Lily has always been naturally curious and has genuinely enjoyed learning new things. And Ollie was very obviously following in her footsteps. From the outside, Lily’s honor roll grades, and Ollie’s enthusiasm for Pre-K might seem like the ideal situation. But I can tell you that the insider’s perspective tells a very different story. Lily has been bringing home worksheet after worksheet after worksheet for years now. And it’s not because she’s had terrible teachers. She has had, in fact, several wonderful, caring teachers. But because the climate of education has changed in the last decade, the teachers have had to do things in their classroom that they wouldn’t have done otherwise if not for the pressure put upon them. Hell, I know this firsthand. (Yes, education has been constantly changing. Let’s not argue about this. But the last decade has seen some particularly unfortunate changes to how teaching and learning take place.) And because of these changes, I’ve seen my bright and inquisitive daughter slowly begin to dislike school. Instead of smiles and excitement about what she’d done each day, she’s begun complaining about what they don’t do, and how many worksheets they have to complete. When my mother asked her what she was doing in all of her subjects, she replied that they only do math and reading now because of the state test. Not ok.
But like so many people, I was afraid to even imagine an alternative. Kids get to a certain age, and then you send them off to school. And you encourage them to do all their work, don’t get in trouble, and in doing so, make you proud. You, essentially, choose to have children, and then leave them in the hands of other people and environments for most of their day. And then you deal with, potentially, rectifying the unwanted changes school makes. Why? Why do we give up this power? And if school seems less than ideal, you just shrug it off as “Well, that’s how it is sometimes.” Nothing is perfect. And though schools and teachers try their hardest, nothing can ever be what every kid needs. That’s the truth. That’s just how it is. But it doesn’t have to be.
You see, that’s just the thing. There are options. Some parents move their family to a school district that better represents what’s important to them. Some families attend private or Catholic schools. And now, some are even able to stay within the city by sending their kids to a charter school. So many options. And these options are very rarely, if ever, questioned, frowned upon, or cause a shifty, sideways glance from others. Yet, another alternative–homeschooling–very often is. What about socialization?? Aren’t they going to grow up to be weird?? Are they really going to learn anything?? Aren’t you sheltering them too much?? Won’t you get sick of each other?? How are they going to learn to get along with others?? I could continue, but I think you get the point.
The point is that there are so many valid questions to be asked of any schooling situation, but we’ve become so accustomed to the norm of public schooling. When someone decides that his/her child will be beginning school in their district, there is seldom any feedback other than “Oh, how nice.” Yet when a parent chooses to do something out of the norm for his/her child, there is an almost immediate storm of questioning and opinion giving.
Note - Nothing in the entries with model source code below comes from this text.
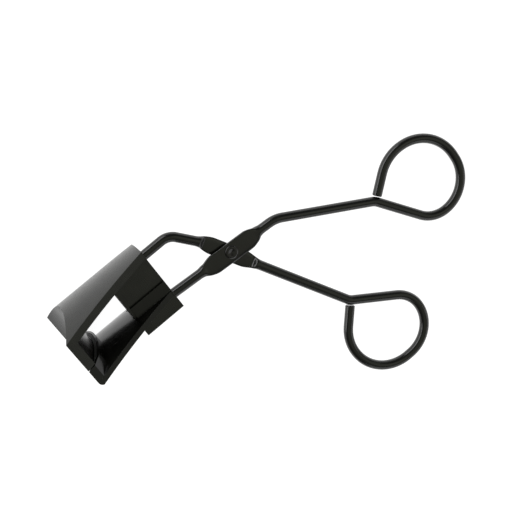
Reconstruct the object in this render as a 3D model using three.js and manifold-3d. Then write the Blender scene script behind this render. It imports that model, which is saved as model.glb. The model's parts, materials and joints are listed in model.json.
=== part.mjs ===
// Eyelash curler: two black wire handles crossed on a rivet work a pair of pressed-sheet jaws.
// The upper jaw is fixed to one handle. The lower jaw slides on the cheeks of a guide bracket
// and is pushed by a cross pin in the end of the other handle.
//
// Design axes, in millimetres, with the origin 0.5 mm below the rivet's axis:
//   X runs back from the jaws towards the handles, Y is the way the jaws close (upper jaw at +Y),
//   and Z is the jaws' width. The whole part is then laid on its side, as it rests on a table.

import * as THREE from "three";
import { mergeVertices } from "three/addons/utils/BufferGeometryUtils.js";
import Module from "manifold-3d";

const wasm = await Module();
wasm.setup();

// ---- driving dimensions ----

const WIRE_RADIUS = 1.42;
const SHEET = 0.7;
const GAP = 0.3;

// Plan outline that both jaws share.
const JAW_BACK_X = -19.9;
const HORN_X = -50.5;
const BACK_HALF_WIDTH = 5.5;
const HORN_HALF_WIDTH = 14.6;
const FRONT_SAGITTA = 4.9;
const ARCH_RADIUS = 27.8;

// Heights on the mid plane.
const UPPER_CROWN_Y = 19.1;
const LOWER_CROWN_Y = 5.3;
const SEAM_Y = 7.4;
const SEAM_RADIUS = 57;

const UPPER_FLANGE = 2.2;
const HORN_LEG = 2.6;
const LOWER_RIM = 1.5;
const LOWER_CORNER_RADIUS = 1.75;
const LOWER_BACK_HALF_WIDTH = 5.9;

// Guide bracket.
const CHEEK_OUTER_Z = 4.5;
const CHEEK_SHEET = 0.8;
const CHEEK_LENGTH = 12.5;
const CHEEK_BOTTOM_Y = -1.4;
const WEB_SHEET = 0.6;
const SADDLE_HALF_WIDTH = 3.3;
const SADDLE_LENGTH = 6;

// Guide flanges that stand up beside the cheeks, and the notch that clears the driving wire.
const GUIDE_FLANGE_SHEET = 0.6;
const GUIDE_FLANGE_TOP_Y = 8.1;
const NOTCH_FRONT_X = -23.5;
const NOTCH_HALF_WIDTH = 2;

// Pad and its channel, measured back from the pressing face.
const CHANNEL_DEPTH = 2.4;
const CHANNEL_HORN_DEPTH = 1.6;
const PAD_PLAY = 0.15;
const CHANNEL_WALL = 0.6;
const CHANNEL_END = 0.8;
const CHANNEL_FLOOR = 0.5;

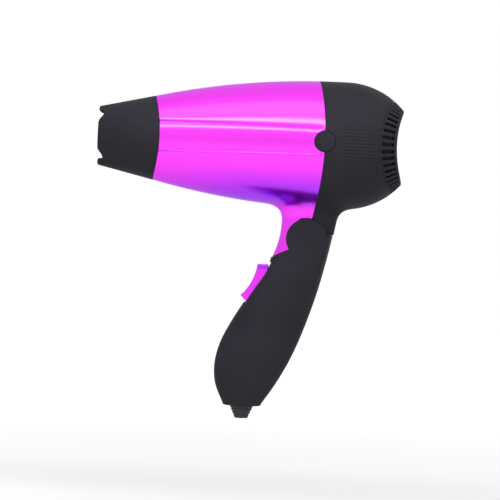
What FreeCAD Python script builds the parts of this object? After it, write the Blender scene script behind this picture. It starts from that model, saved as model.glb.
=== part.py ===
import FreeCAD, Part

import os
import re

import Sketcher

# A folding travel hair dryer, in millimetres.  The origin lies on the barrel's axis where the
# side caps sit.  +X points to the air intake, -X to the nozzle, +Z up, and the handle hangs
# down along -Z from a hinge whose axis runs along Y.

V = FreeCAD.Vector
Rotation = FreeCAD.Rotation

SIZES = {
    # barrel
    "barrel_radius": 38.1,      # at the crown
    "crown_front": 4.9,         # the straight crown starts here
    "crown_rear": 12.9,         # and ends here
    "outlet_x": 96.9,           # how far in front of the origin the shell ends
    "outlet_radius": 26.2,      # shell radius there
    "rear_x": 47.7,             # rear rim
    "rear_radius": 22.2,        # rim radius
    "shell_wall": 2.0,
    "seam_gap": 0.2,            # shadow line between the covers
    "parting_curve": 211.4,     # radius of the seam between front and rear shell
    "outlet_curve": 79.0,       # radius of the seam between nozzle and front shell
    # rear grille
    "grille_x": 32.0,           # front edge of the grille, on the barrel's mid-height
    "grille_curve": 46.3,
    "dish_x": 42.5,             # deepest point of the hollow rear face
    "dish_curve": 50.0,
    "grille_slots": 48,
    "slot_width": 2.2,
    "slot_margin": 1.3,
    "plate_slots": 16,
    "plate_slot_inner": 8.5,
    "plate_slot_outer": 16.5,
    "collar_wall": 1.4,
    "collar_length": 5.0,
    "mesh_thickness": 0.6,
    "mesh_hole": 1.5,
    # nozzle
    "nozzle_tip": 134.4,
    "mouth_half_height": 17.6,
    "mouth_half_width": 9.0,
    "nozzle_wall": 1.6,
    "fit_gap": 0.3,             # clearance between parts that slip over each other
    "spigot_length": 10.0,
    "spigot_step": 4.2,         # how much smaller the spigot is than the shell
    "spigot_wall": 1.8,
    "tongue_half": 7.7,
    "notch_half": 13.7,
    "notch_depth": 3.2,
    "horn_half": 14.8,
    # side screws and caps
    "cap_radius": 6.1,
    "cap_gap": 0.3,
    "cap_face": 38.2,
    "tab_face": 35.5,
    "tab_thickness": 2.0,
    "boss_radius": 5.0,
    "case_screw_radius": 1.45,
    "case_screw_length": 5.6,
    # fan duct and impeller
    "duct_radius": 29.0,
    "duct_wall": 1.5,
    "duct_rear": 25.0,
    "duct_front": 12.0,
    "duct_vanes": 6,
    "vane_thickness": 1.4,
    "throat_x": 34.0,
    "collar_x": 42.0,
    "fan_radius": 27.0,
    "fan_front": 11.0,
    "fan_rear": 23.0,
    "fan_hub": 11.5,
    "fan_blades": 7,
    # motor
    "motor_radius": 13.8,
    "motor_wall": 1.0,
    "motor_rear": 6.0,
    "motor_length": 32.0,
    "cup_wall": 1.5,
    "cup_gap": 0.2,
    "shaft_radius": 1.0,
    "shaft_front": 28.0,
    "shaft_rear": 21.0,
    "bearing_radius": 3.0,
    "bearing_length": 3.0,
    "core_radius": 10.6,
    "core_slots": 5,
    "commutator_radius": 2.6,
    "running_gap": 0.05,
    # heater
    "shield_radius": 23.4,
    "shield_wall": 0.6,
    "shield_front": 93.2,
    "mica_thickness": 0.8,
    "mica_half": 22.3,
    "mica_front": 90.0,
    "mica_rear": 40.0,
    "mica_fit": 0.25,
    "coil_radius": 20.9,
    "coil_wire": 0.8,
    "coil_turns": 8,
    "coil_pitch": 6.0,
    "coil_front": 86.0,
    "outlet_grille_thickness": 2.0,
    "outlet_grille_spokes": 8,
    # hinge
    "hinge_x": -7.8,
    "hinge_z": -56.9,
    "shoulder_reach": 10.2,     # where the front shoulder leaves the ear
    "shoulder_front": 6.8,
    "shoulder_slope": 0.4516,
    "shoulder_rear": 3.0,
    "ear_radius": 12.0,
    "ear_gap": 0.4,
    "ear_inner": 10.8,
    "cheek_outer": 15.2,
    "recess_floor": 10.5,
    "tongue_half_width": 12.0,
    "journal_radius": 6.0,
    "journal_end": 7.6,
    "bush_wall": 1.1,
    "tongue_radius": 13.5,
    "lip_radius": 22.4,
    "lip_half_width": 7.6,
    "lip_root_radius": 18.0,
    "lip_root_half_width": 10.0,
    "lip_angle": 209.5,
    "fold_angle": 65.0,
    "fold_margin": 6.0,
    "neck_wall": 2.6,
    "neck_bore_half": 8.0,
    "washer_thickness": 0.2,
    # handle
    "grip_wall": 2.2,
    "grip_screw_radius": 1.25,
    "grip_boss_radius": 3.4,
    "screw_head_radius": 2.6,
    "wire_bore": 4.6,
    "gland_x": -41.9,
    "gland_top_radius": 7.2,
    "gland_tip_radius": 3.9,
    "gland_bore": 2.7,
    "gland_drop": 7.5,
    "gland_flange": 1.4,
    "gland_flange_radius": 8.0,
    # rocker switch
    "rocker_x": -34.2,
    "rocker_z": -87.6,
    "rocker_tilt": 33.2,
    "rocker_half": 7.0,
    "rocker_pin_radius": 1.5,
    "rocker_gap": 0.4,
    "switch_depth": 11.0,
    "switch_half_height": 8.0,
    "switch_half_width": 6.0,
    # wiring
    "wire_radius": 1.0,
    "wire_pitch": 2.5,
}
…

With all due respect, my readers, please don’t bother. Because, believe me, I have done my fair share of research on this topic. I’ve joined homeschooling groups and talked to other parents. I’ve read scholarly articles on the subject, as well as firsthand accounts from parents and children. I’ve researched curriculum, and standards, and benchmarks for each grade. I’ve sought out cooperatives, classes, playgroups, and activities for the kids to join. My parents and in-laws have graciously paid for memberships to the science museum, art gallery, and aquarium for the kids to use as places to learn and socialize (And we’ll work on the zoo and botanical gardens as well). I have taken this transition so very seriously that there is honestly nothing anyone can say, particularly someone who either hasn’t lived it or researched it, that will change our minds. There are so many myths and false perceptions surrounding homeschooling that I understand why some may be concerned. But I assure everyone who knows us and loves our children, we would never, ever do something that is not in their best interests.
And what is in their best interest right now is pulling them out of a system that is killing their desire to learn and grow in the way that is best for both of them individually. I have the ability to cater to their needs and interest in a way that school never could. And I also have the benefit of knowing my children so well, that I know what types of activities would be best to play up their strengths and remediate their areas of weakness. I can, and will, integrate play-based learning and art-integration lessons, and so much cross-curricular units that so much of school won’t feel like what we think of school at all. I have time and the flexibility to include field trips on a weekly basis, and time to allow for independent reading and self-selected projects. I can let my kids be kids. Not test scores. Not statistics. Not robots. Not cogs in the wheel. They can be who they are, in all their complicated wonderfulness.
And so I put this out here to you simply as a request for understanding, caring, and support as we move from one type of lifestyle to another. Both of the kids are incredibly excited to begin this next phase of their schooling (Shockingly, convincing them was the easiest part!). One of the most beautiful parts of homeschooling, in my opinion, is the movement back to the concept of it taking a village to raise children. My kids will be so lucky to benefit from the wisdom, knowledge, humor, interests, and experiences of everyone in our lives. And we would love to have guest teachers for workshops, classes, or just some hanging out time anytime there is interest in doing so. And of course we also just look forward to your love and presence in our lives. And if anyone wants to have a sincere conversation about more reasons why homeschooling is the right option for us, or would like resources to do research of their own, feel free to let me know.
But for now you’ll have to excuse me, as I have a lot of planning to do before September!